**WRITTEN TASK:** Take from the listing each line that has the string "scene".

**SOURCE DATA:**
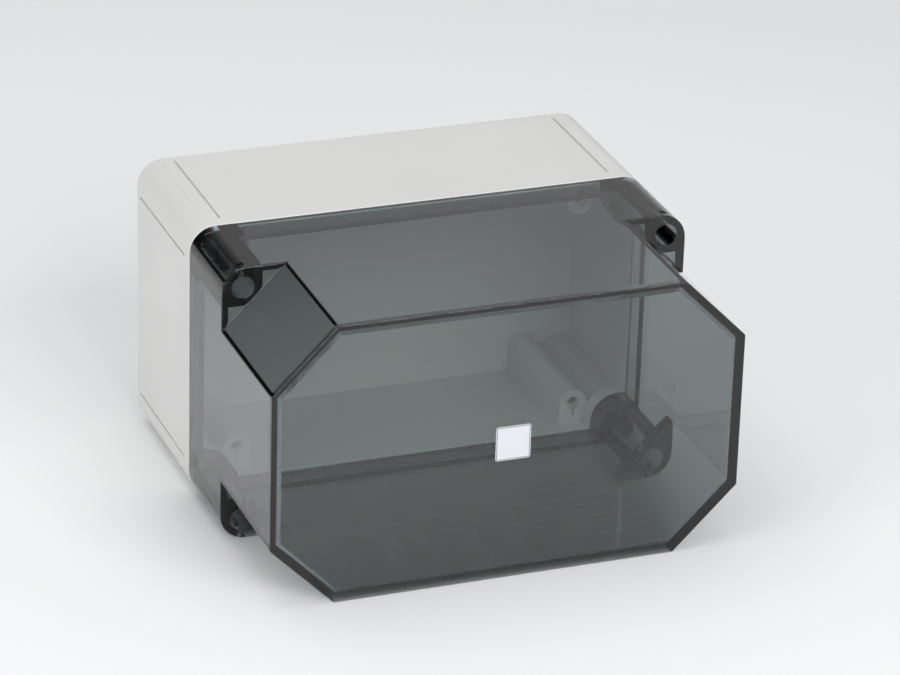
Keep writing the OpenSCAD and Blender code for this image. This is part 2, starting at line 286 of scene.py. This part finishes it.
def foamed(name, colour, pore_scale):
    """Foam rubber: small pores dent the skin, and their colour is painted darker as shade inside them.
    """
    made = bpy.data.materials.new(name)
    made.use_nodes = True
    tree = made.node_tree
    shader = tree.nodes["Principled BSDF"]
    shader.inputs["Roughness"].default_value = 0.75
    shader.inputs["Specular IOR Level"].default_value = 0.35
    where = tree.nodes.new("ShaderNodeTexCoord")
    pores = tree.nodes.new("ShaderNodeTexVoronoi")
    pores.inputs["Scale"].default_value = pore_scale
    shade = tree.nodes.new("ShaderNodeValToRGB")
    shade.color_ramp.elements[0].position = 0.12
    shade.color_ramp.elements[1].position = 0.4
    # Painted shade: in the pores the colour falls to 0.55 of the foam's own.
    shade.color_ramp.elements[0].color = tuple(0.55 * c for c in colour) + (1.0,)
    shade.color_ramp.elements[1].color = tuple(colour) + (1.0,)
    dents = tree.nodes.new("ShaderNodeBump")
    dents.inputs["Strength"].default_value = 0.5
    dents.inputs["Distance"].default_value = 0.0001
    tree.links.new(where.outputs["Object"], pores.inputs["Vector"])
    tree.links.new(pores.outputs["Distance"], shade.inputs["Fac"])
    tree.links.new(shade.outputs["Color"], shader.inputs["Base Color"])
    tree.links.new(pores.outputs["Distance"], dents.inputs["Height"])
    tree.links.new(dents.outputs["Normal"], shader.inputs["Normal"])
    return made


finish_node("seal", foamed("foam_rubber", seal_dark, 2400.0))


# --- Clear cover -------------------------------------------------------------
# The cover is one smoked clear polycarbonate moulding, polished all over.
# Thick places such as the pillars and the wall edges look almost black.
cover_joint = 0.0152
shelf_face = -0.0243
window_face = -0.0825
hood_corner = 0.0245
smoke_colour = (0.36, 0.415, 0.43)
smoke_density = 340.0


def smoked_clear(name, colour, density):
    """Clear plastic whose tint deepens with the length of plastic that light
    crosses, with faint flow waves in its polish, and which lets lamp light
    through as a thin wall does."""
    made = bpy.data.materials.new(name)
    made.use_nodes = True
    tree = made.node_tree
    output = tree.nodes["Material Output"]
    shader = tree.nodes["Principled BSDF"]
    shader.inputs["Base Color"].default_value = (1.0, 1.0, 1.0, 1.0)
    shader.inputs["Roughness"].default_value = 0.02
    shader.inputs["IOR"].default_value = plastic_ior
    shader.inputs["Transmission Weight"].default_value = 1.0
    inside = tree.nodes.new("ShaderNodeVolumeAbsorption")
    inside.inputs["Color"].default_value = tuple(colour) + (1.0,)
    inside.inputs["Density"].default_value = density
    where = tree.nodes.new("ShaderNodeTexCoord")
    flow = tree.nodes.new("ShaderNodeTexNoise")
    flow.inputs["Scale"].default_value = 14.0
    flow.inputs["Detail"].default_value = 1.0
    waves = tree.nodes.new("ShaderNodeBump")
    waves.inputs["Strength"].default_value = 0.05
    waves.inputs["Distance"].default_value = 0.001
    through = tree.nodes.new("ShaderNodeBsdfTransparent")
    through.inputs["Color"].default_value = (0.92, 0.92, 0.92, 1.0)
    path = tree.nodes.new("ShaderNodeLightPath")
    pick = tree.nodes.new("ShaderNodeMixShader")
    tree.links.new(where.outputs["Object"], flow.inputs["Vector"])
    tree.links.new(flow.outputs["Fac"], waves.inputs["Height"])
    tree.links.new(waves.outputs["Normal"], shader.inputs["Normal"])
    tree.links.new(path.outputs["Is Shadow Ray"], pick.inputs["Fac"])
    tree.links.new(shader.outputs[0], pick.inputs[1])
    tree.links.new(through.outputs[0], pick.inputs[2])
    tree.links.new(pick.outputs[0], output.inputs["Surface"])
    tree.links.new(inside.outputs[0], output.inputs["Volume"])
    return made


def on_hood_corner(point):
    """Whether a point lies on one of the eight long edges of the hood."""
    beside = abs(abs(point.x) - case_half_width) < 5e-5 and (
        abs(abs(point.z - case_height / 2) - (case_height / 2 - hood_corner)) < 5e-5)
    above = abs(abs(point.z - case_height / 2) - case_height / 2) < 5e-5 and (
        abs(abs(point.x) - (case_half_width - hood_corner)) < 5e-5)
    return beside or above


def on_cover_edge(a, b):
    """The outer edges of the joint face, the corner shelves and the hood."""
    if abs(a.y - b.y) < 1e-6:
        if abs(a.y - window_face) < 2e-5:
            return True
        level = min(abs(a.y - cover_joint), abs(a.y - shelf_face)) < 2e-5
        return level and on_outline(a) and on_outline(b)
    return on_hood_corner(a) and on_hood_corner(b) and max(a.y, b.y) < shelf_face + 1e-4


cover = soft_edged("cover", "clear_cover", outer_radius, on_cover_edge)
cover.data.materials.append(smoked_clear("smoked_polycarbonate", smoke_colour, smoke_density))
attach(cover, "cover")
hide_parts("cover")


# --- Hinge and fixing parts --------------------------------------------------
# Forks, pins, stems, clips and rings are turned or punched stainless steel
# with fine tool marks.
steel_grey = (0.55, 0.56, 0.58)


def brushed(name, colour, roughness, mark_scale):
    """Steel with fine lines in its roughness and bump, drawn out along the depth
    of the case."""
    made = bpy.data.materials.new(name)
    made.use_nodes = True
    tree = made.node_tree
    shader = tree.nodes["Principled BSDF"]
    shader.inputs["Base Color"].default_value = tuple(colour) + (1.0,)
    shader.inputs["Metallic"].default_value = 1.0
    where = tree.nodes.new("ShaderNodeTexCoord")
    drawn = tree.nodes.new("ShaderNodeMapping")
    drawn.inputs["Scale"].default_value = (1.0, 0.05, 1.0)
    marks = tree.nodes.new("ShaderNodeTexNoise")
    marks.inputs["Scale"].default_value = mark_scale
    marks.inputs["Detail"].default_value = 3.0
    rough = tree.nodes.new("ShaderNodeMapRange")
    rough.inputs["To Min"].default_value = roughness - 0.08
    rough.inputs["To Max"].default_value = roughness + 0.1
    relief = tree.nodes.new("ShaderNodeBump")
    relief.inputs["Strength"].default_value = 0.15
    relief.inputs["Distance"].default_value = 0.0001
    tree.links.new(where.outputs["Object"], drawn.inputs["Vector"])
    tree.links.new(drawn.outputs["Vector"], marks.inputs["Vector"])
    tree.links.new(marks.outputs["Fac"], rough.inputs["Value"])
    tree.links.new(rough.outputs["Result"], shader.inputs["Roughness"])
    tree.links.new(marks.outputs["Fac"], relief.inputs["Height"])
    tree.links.new(relief.outputs["Normal"], shader.inputs["Normal"])
    return made


drawn_steel = brushed("drawn_steel", steel_grey, 0.32, 3500.0)
for node in ("fork", "pin", "stem", "clip", "ring"):
    finish_node(node + "_top", drawn_steel)
    finish_node(node + "_bottom", drawn_steel)


# --- Screws ------------------------------------------------------------------
# The slotted screws are black glass-filled plastic, so their skin is slightly
# mottled.
screw_black = (0.02, 0.02, 0.022)
black_plastic = moulded("black_plastic", screw_black, 0.36, 1500.0, 0.3)
for node in ("fork_screw", "cover_screw"):
    finish_node(node + "_top", black_plastic)
    finish_node(node + "_bottom", black_plastic)


# --- Type plate --------------------------------------------------------------
# A small bare silver plate is stuck on the outside of the window. It is thin aluminium foil
# with a dark line painted just inside its edge, painted shade for the shadow along its edge.
plate_side = 0.0135
plate_corner = 0.0008
plate_thickness = 0.00025
plate_middle = (0.001, 0.055)
plate_gap = 0.00002
# The line of painted edge shade lies this far inside the plate's edge and is this wide.
edge_shade_inset = 0.0003
edge_shade_width = 0.00025


def rounded_square(side, corner, steps):
    """The corner points of a square with rounded corners, anticlockwise: each
    corner is the arc (corner cos t, corner sin t) for t over a quarter turn."""
    middle = side / 2 - corner
    points = []
    for quarter in range(4):
        centre = np.array([(1, 1), (-1, 1), (-1, -1), (1, -1)][quarter]) * middle
        for t in np.linspace(quarter, quarter + 1, steps + 1) * math.pi / 2:
            points.append(centre + corner * np.array([math.cos(t), math.sin(t)]))
    return points


def foil_with_edge_shade(name, middle, side, inset, width):
    """Brushed silver foil with one thin dark square line just inside its edge, painted shade for the
    shadow along the plate's edge.
    """
    made = bpy.data.materials.new(name)
    made.use_nodes = True
    tree = made.node_tree
    shader = tree.nodes["Principled BSDF"]
    shader.inputs["Metallic"].default_value = 0.1
    where = tree.nodes.new("ShaderNodeTexCoord")
    centred = tree.nodes.new("ShaderNodeVectorMath")
    centred.operation = "SUBTRACT"
    centred.inputs[1].default_value = (middle[0], 0.0, middle[1])
    absolute = tree.nodes.new("ShaderNodeVectorMath")
    absolute.operation = "ABSOLUTE"
    parts = tree.nodes.new("ShaderNodeSeparateXYZ")
    farthest = tree.nodes.new("ShaderNodeMath")
    farthest.operation = "MAXIMUM"
    on_line = tree.nodes.new("ShaderNodeMath")
    on_line.operation = "COMPARE"
    on_line.inputs[1].default_value = side / 2 - inset - width / 2
    on_line.inputs[2].default_value = width / 2
    marks = tree.nodes.new("ShaderNodeTexNoise")
    marks.inputs["Scale"].default_value = 4000.0
    shade = tree.nodes.new("ShaderNodeValToRGB")
    shade.color_ramp.elements[0].color = (0.64, 0.66, 0.69, 1.0)
    shade.color_ramp.elements[1].color = (0.72, 0.74, 0.77, 1.0)
    edge_shade_mix = tree.nodes.new("ShaderNodeMix")
    edge_shade_mix.data_type = "RGBA"
    # Painted shade: the dark colour of the line along the plate's edge.
    edge_shade_mix.inputs[7].default_value = (0.05, 0.05, 0.055, 1.0)
    rough = tree.nodes.new("ShaderNodeMapRange")
    rough.inputs["To Min"].default_value = 0.3
    rough.inputs["To Max"].default_value = 0.42
    tree.links.new(where.outputs["Object"], centred.inputs[0])
    tree.links.new(centred.outputs[0], absolute.inputs[0])
    tree.links.new(absolute.outputs[0], parts.inputs[0])
    tree.links.new(parts.outputs["X"], farthest.inputs[0])
    tree.links.new(parts.outputs["Z"], farthest.inputs[1])
    tree.links.new(farthest.outputs[0], on_line.inputs[0])
    tree.links.new(where.outputs["Object"], marks.inputs["Vector"])
    tree.links.new(marks.outputs["Fac"], shade.inputs["Fac"])
    tree.links.new(on_line.outputs[0], edge_shade_mix.inputs["Factor"])
    tree.links.new(shade.outputs["Color"], edge_shade_mix.inputs[6])
    tree.links.new(edge_shade_mix.outputs[2], shader.inputs["Base Color"])
    tree.links.new(marks.outputs["Fac"], rough.inputs["Value"])
    tree.links.new(rough.outputs["Result"], shader.inputs["Roughness"])
    return made


corner_points = rounded_square(plate_side, plate_corner, 4)
count = len(corner_points)
plate_back = window_face - plate_gap
plate_front = plate_back - plate_thickness
plate_vertices = [
    (plate_middle[0] + x, y, plate_middle[1] + z)
    for y in (plate_back, plate_front) for x, z in corner_points]
plate_faces = [tuple(range(count))[::-1], tuple(range(count, 2 * count))]
plate_faces += [(i, (i + 1) % count, count + (i + 1) % count, count + i) for i in range(count)]
plate_mesh = bpy.data.meshes.new("type_plate")
plate_mesh.from_pydata(plate_vertices, [], plate_faces)
plate_mesh.materials.append(
    foil_with_edge_shade("silver_foil", plate_middle, plate_side, edge_shade_inset, edge_shade_width))
plate = bpy.data.objects.new("type_plate", plate_mesh)
bpy.context.scene.collection.objects.link(plate)
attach(plate, "cover")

**RESPONSE:**
Keep writing the OpenSCAD and Blender code for this image. This is part 2, starting at line 286 of scene.py. This part finishes it.
bpy.context.scene.collection.objects.link(plate)